**Task directions**
Begin with the line that contains "for number, y" and end with the line that contains "return low, high", transcribing exactly each line in that stretch and no other.

**Information shown**
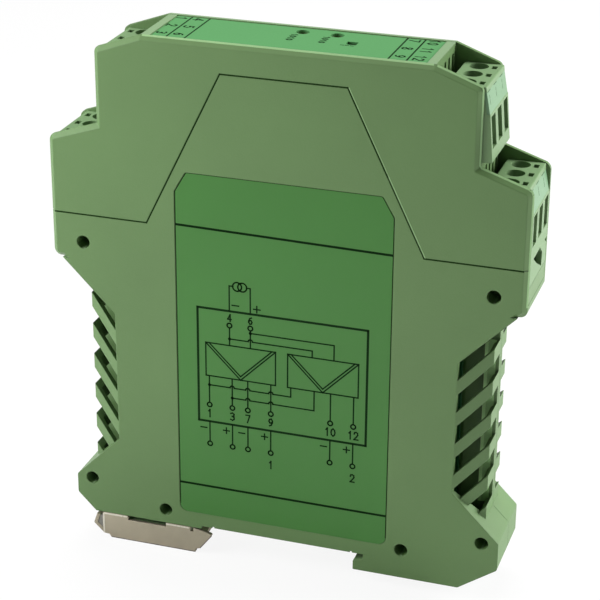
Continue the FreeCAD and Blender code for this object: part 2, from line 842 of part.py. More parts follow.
def foot_latch():
    """Folded strip: two cheeks, a base, a tip under the rail's flange and tabs round the guide."""
    ramp = latch_inner_end - 2.9
    cheek = [
        (latch_outer_end, latch_top_z, 0.4),
        (latch_outer_end, latch_bottom_z + 0.8, 0.2),
        (latch_outer_end + 1.5, latch_bottom_z + 0.7, 0.1),
        (latch_outer_end + 1.9, latch_bottom_z, 0.2),
        (ramp - 1.0, latch_bottom_z, 0.2),
        (ramp - 0.8, latch_bottom_z + 0.9, 0),
        (ramp, latch_bottom_z + 1.1, 0.3),
        (latch_inner_end, latch_tip_z - 0.35, 0.3),
        (latch_inner_end - 1.2, latch_tip_z + 0.05, 0.2),
        (latch_inner_end - 4.4, latch_top_z, 0.3),
    ]
    base_low = latch_bottom_z
    tab_x = spring_outer_end + spring_length
    solids = [
        side_prism(cheek, -half_width, -half_width + latch_sheet),
        side_prism(cheek, half_width - latch_sheet, half_width),
        block(latch_outer_end + 2.2, ramp - 1.2, -half_width, half_width, base_low, base_low + latch_sheet),
        block(tab_x, tab_x + latch_sheet, -1.2, 1.2, base_low, guide_head_top_z - 0.6),
        pull_tab(),
    ]
    folds = (latch_outer_end + 0.4, latch_inner_end - 10.6)
    for start in folds:
        for side in (-1, 1):
            y_low, y_high = sorted((side * half_width, side * (half_width - latch_fold)))
            solids.append(block(start, start + latch_fold_length, y_low, y_high,
                                latch_top_z - latch_sheet, latch_top_z))
    latch = fuse_all(solids)
    notches = [(folds[0] + latch_fold_length, folds[1]), (folds[1] + latch_fold_length, latch_inner_end - 4.3)]
    for x_low, x_high in notches:
        latch = latch.cut(block(x_low, x_high, -half_width - 1, half_width + 1, latch_top_z - latch_notch, 0))
    return latch


def pull_tab():
    """Outer end of the base, bent up and back, with a slot for a screwdriver blade."""
    end = latch_outer_end
    base = latch_bottom_z
    outline = [
        (end + 2.4, base, 0),
        (end - 0.9, base, 0.3),
        (end - 2.9, base + 1.9, 0.3),
        (end - 2.1, base + 4.3, 0),
        (end - 2.1 + latch_sheet, base + 4.1, 0),
        (end - 2.9 + latch_sheet * 1.1, base + 2.1, 0),
        (end - 0.7, base + latch_sheet, 0),
        (end + 2.4, base + latch_sheet, 0),
    ]
    tab = side_prism(outline, -pull_tab_half, pull_tab_half)
    return tab.cut(block(end - 4.0, end, -2.8, 2.8, base + 1.0, base + 1.8))


def latch_spring():
    """Compression spring between the guide's pocket and the latch's tab, wound in short straight runs."""
    z = (guide_bottom_z + guide_head_top_z) / 2
    path_radius = spring_radius - spring_wire / 2
    start = spring_outer_end + spring_wire
    coil_length = spring_length - 2 * spring_wire
    count = spring_turns * spring_runs
    points = []
    for i in range(count + 1):
        angle = 2 * math.pi * i / spring_runs
        x = start + coil_length * i / count
        points.append(Vec(x, path_radius * math.cos(angle), z + path_radius * math.sin(angle)))
    path = Part.makePolygon(points)
    along = (points[1] - points[0]).normalize()
    side = along.cross(Vec(1, 0, 0)).normalize() * (spring_wire / 2)
    up = along.cross(side).normalize() * (spring_wire / 2)
    corners = [side + up, side - up, side * -1 - up, side * -1 + up]
    section = Part.makePolygon([points[0] + corner for corner in corners + corners[:1]])
    wire = path.makePipeShell([section], True, False, 1)
    first = block(spring_outer_end, start, -spring_radius, spring_radius, z - spring_wire, z + spring_wire)
    last = block(start + coil_length, start + coil_length + spring_wire, -spring_radius, spring_radius,
                 z - spring_wire, z + spring_wire)
    return fuse_all([wire, first, last])


# Writing every piece to its own file

def write(name, shape):
    solids = shape if isinstance(shape, list) else [shape]
    solids = [solid for piece in solids for solid in piece.Solids]
    result = Part.Compound(solids) if len(solids) > 1 else solids[0]
    result.exportStep("parts/" + name + ".step")
    valid = all(solid.isValid() for solid in solids)
    print(name, "solids", len(solids), "volume", round(sum(s.Volume for s in solids), 1), "valid", valid)


os.makedirs("parts", exist_ok=True)

write("front_shell", front_shell())
write("rear_shell", rear_shell())
write("top_hood", top_hood())
write("top_label", top_label())
write("wiring_label", wiring_label())

levels = {
    "upper": (upper_screw_x, upper_block_top, upper_block_front, upper_block_bottom, board_high_half),
    "lower": (lower_screw_x, lower_block_top, lower_block_front, lower_block_bottom, board_low_half),
}
for level, (screw_x, top, front_x, bottom, board_half) in levels.items():
    inner_x = board_half - terminal_count * pin_stagger
    for end in ("right", "left"):
        place = mirrored if end == "left" else (lambda shape: shape)
        name = level + "_" + end
        if name == "upper_left":
            # This block is pushed fully home, so its front lies flush with the side plates
            screw_x -= upper_left_play
            front_x = upper_left_front
        write("terminal_block_" + name, place(terminal_body(screw_x, top, front_x, bottom)))
        write("marker_strip_" + name, place(marker_prism(screw_x, top, block_half - 0.1, strip_thick)))
        write("contact_pins_" + name, [place(pin) for pin in contact_pins(screw_x, top, inner_x)])
        for number, y in enumerate(terminal_ys, 1):
            write("screw_" + name + "_" + str(number), place(terminal_screw(screw_x, top, y)))
            write("clamp_" + name + "_" + str(number), place(clamp_cage(screw_x, top, y)))

write("main_board", main_board())
write("transformer_core", transformer_core())
write("transformer_winding", transformer_winding())
write("capacitors", capacitors())
write("chips", chips())
write("trimmer_bodies", trimmer_bodies())
for trimmer, x in trimmer_xs.items():
    write(trimmer + "_trimmer_screw", trimmer_screw_solid(x))
write("power_led", power_led())
write("foot_latch", foot_latch())
write("latch_spring", latch_spring())
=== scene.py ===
import math

import bmesh
import bpy
from mathutils import Matrix, Vector


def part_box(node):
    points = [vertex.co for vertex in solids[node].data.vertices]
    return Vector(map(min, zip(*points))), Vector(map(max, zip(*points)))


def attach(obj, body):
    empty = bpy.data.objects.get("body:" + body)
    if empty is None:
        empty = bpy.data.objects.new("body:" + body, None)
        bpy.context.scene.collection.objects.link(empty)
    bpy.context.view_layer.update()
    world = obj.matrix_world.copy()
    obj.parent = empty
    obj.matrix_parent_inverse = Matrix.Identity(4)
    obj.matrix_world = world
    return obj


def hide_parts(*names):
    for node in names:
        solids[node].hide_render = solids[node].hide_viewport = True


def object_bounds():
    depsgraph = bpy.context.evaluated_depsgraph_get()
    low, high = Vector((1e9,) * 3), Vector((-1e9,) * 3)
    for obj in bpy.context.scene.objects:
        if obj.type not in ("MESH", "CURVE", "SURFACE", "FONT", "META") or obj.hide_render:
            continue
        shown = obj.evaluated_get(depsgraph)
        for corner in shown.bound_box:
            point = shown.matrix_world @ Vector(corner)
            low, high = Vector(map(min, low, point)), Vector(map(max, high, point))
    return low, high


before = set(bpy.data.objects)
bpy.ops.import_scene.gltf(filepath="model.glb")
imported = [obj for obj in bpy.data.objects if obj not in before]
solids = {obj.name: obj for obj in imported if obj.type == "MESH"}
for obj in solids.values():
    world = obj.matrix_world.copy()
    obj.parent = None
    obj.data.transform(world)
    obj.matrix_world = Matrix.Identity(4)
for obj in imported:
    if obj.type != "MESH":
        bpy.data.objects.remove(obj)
bounds_at_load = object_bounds()

# Studio: a flat sheet of white paper under the part, a soft panel far to the right, a small one close on
# the left and one overhead, as for a catalogue picture of a small product. The lens is a long one.

scene = bpy.context.scene
scene.view_settings.view_transform = "Standard"

paper_gap = 0.00005
paper_height = bounds_at_load[0][2] - paper_gap
paper_reach = 1.5
paper_mesh = bpy.data.meshes.new("studio_sweep")
paper_mesh.from_pydata(
    [(-paper_reach, -paper_reach, paper_height), (paper_reach, -paper_reach, paper_height),
     (paper_reach, paper_reach, paper_height), (-paper_reach, paper_reach, paper_height)],
    [], [(0, 1, 2, 3)])
paper_sheet = bpy.data.objects.new("studio_sweep", paper_mesh)
scene.collection.objects.link(paper_sheet)


def seen_by_viewer(nodes):
    """1 where a ray comes straight from the lens, 0 elsewhere."""
    return nodes.new("ShaderNodeLightPath").outputs["Is Camera Ray"]


paper_white = 0.80
paper_glow_share = 0.90
paper = bpy.data.materials.new("sweep_paper")
paper.use_nodes = True
nodes, links = paper.node_tree.nodes, paper.node_tree.links
paper_surface = nodes["Principled BSDF"]
paper_surface.inputs["Base Color"].default_value = (paper_white, paper_white, paper_white, 1)
paper_surface.inputs["Roughness"].default_value = 0.9
paper_glow = nodes.new("ShaderNodeEmission")
paper_glow.inputs["Color"].default_value = (1, 1, 1, 1)
paper_glow.inputs["Strength"].default_value = 1.0
paper_share = nodes.new("ShaderNodeMath")
paper_share.operation = "MULTIPLY"
paper_share.inputs[1].default_value = paper_glow_share
paper_mix = nodes.new("ShaderNodeMixShader")
links.new(seen_by_viewer(nodes), paper_share.inputs[0])
links.new(paper_share.outputs[0], paper_mix.inputs[0])
links.new(paper_surface.outputs[0], paper_mix.inputs[1])
links.new(paper_glow.outputs[0], paper_mix.inputs[2])
links.new(paper_mix.outputs[0], nodes["Material Output"].inputs["Surface"])
paper_mesh.materials.append(paper)

air_strength = 0.12
world = bpy.data.worlds.new("studio_air")
scene.world = world
world.use_nodes = True
nodes, links = world.node_tree.nodes, world.node_tree.links
air_light = nodes["Background"]
air_light.inputs["Color"].default_value = (1.0, 1.0, 1.0, 1)
air_light.inputs["Strength"].default_value = air_strength
air_white = nodes.new("ShaderNodeBackground")
air_white.inputs["Color"].default_value = (1, 1, 1, 1)
air_white.inputs["Strength"].default_value = 1.0
air_mix = nodes.new("ShaderNodeMixShader")
links.new(seen_by_viewer(nodes), air_mix.inputs[0])
links.new(air_light.outputs[0], air_mix.inputs[1])
links.new(air_white.outputs[0], air_mix.inputs[2])
links.new(air_mix.outputs[0], nodes["World Output"].inputs["Surface"])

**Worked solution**
        for number, y in enumerate(terminal_ys, 1):
            write("screw_" + name + "_" + str(number), place(terminal_screw(screw_x, top, y)))
            write("clamp_" + name + "_" + str(number), place(clamp_cage(screw_x, top, y)))

write("main_board", main_board())
write("transformer_core", transformer_core())
write("transformer_winding", transformer_winding())
write("capacitors", capacitors())
write("chips", chips())
write("trimmer_bodies", trimmer_bodies())
for trimmer, x in trimmer_xs.items():
    write(trimmer + "_trimmer_screw", trimmer_screw_solid(x))
write("power_led", power_led())
write("foot_latch", foot_latch())
write("latch_spring", latch_spring())
=== scene.py ===
import math

import bmesh
import bpy
from mathutils import Matrix, Vector


def part_box(node):
    points = [vertex.co for vertex in solids[node].data.vertices]
    return Vector(map(min, zip(*points))), Vector(map(max, zip(*points)))


def attach(obj, body):
    empty = bpy.data.objects.get("body:" + body)
    if empty is None:
        empty = bpy.data.objects.new("body:" + body, None)
        bpy.context.scene.collection.objects.link(empty)
    bpy.context.view_layer.update()
    world = obj.matrix_world.copy()
    obj.parent = empty
    obj.matrix_parent_inverse = Matrix.Identity(4)
    obj.matrix_world = world
    return obj


def hide_parts(*names):
    for node in names:
        solids[node].hide_render = solids[node].hide_viewport = True


def object_bounds():
    depsgraph = bpy.context.evaluated_depsgraph_get()
    low, high = Vector((1e9,) * 3), Vector((-1e9,) * 3)
    for obj in bpy.context.scene.objects:
        if obj.type not in ("MESH", "CURVE", "SURFACE", "FONT", "META") or obj.hide_render:
            continue
        shown = obj.evaluated_get(depsgraph)
        for corner in shown.bound_box:
            point = shown.matrix_world @ Vector(corner)
            low, high = Vector(map(min, low, point)), Vector(map(max, high, point))
    return low, high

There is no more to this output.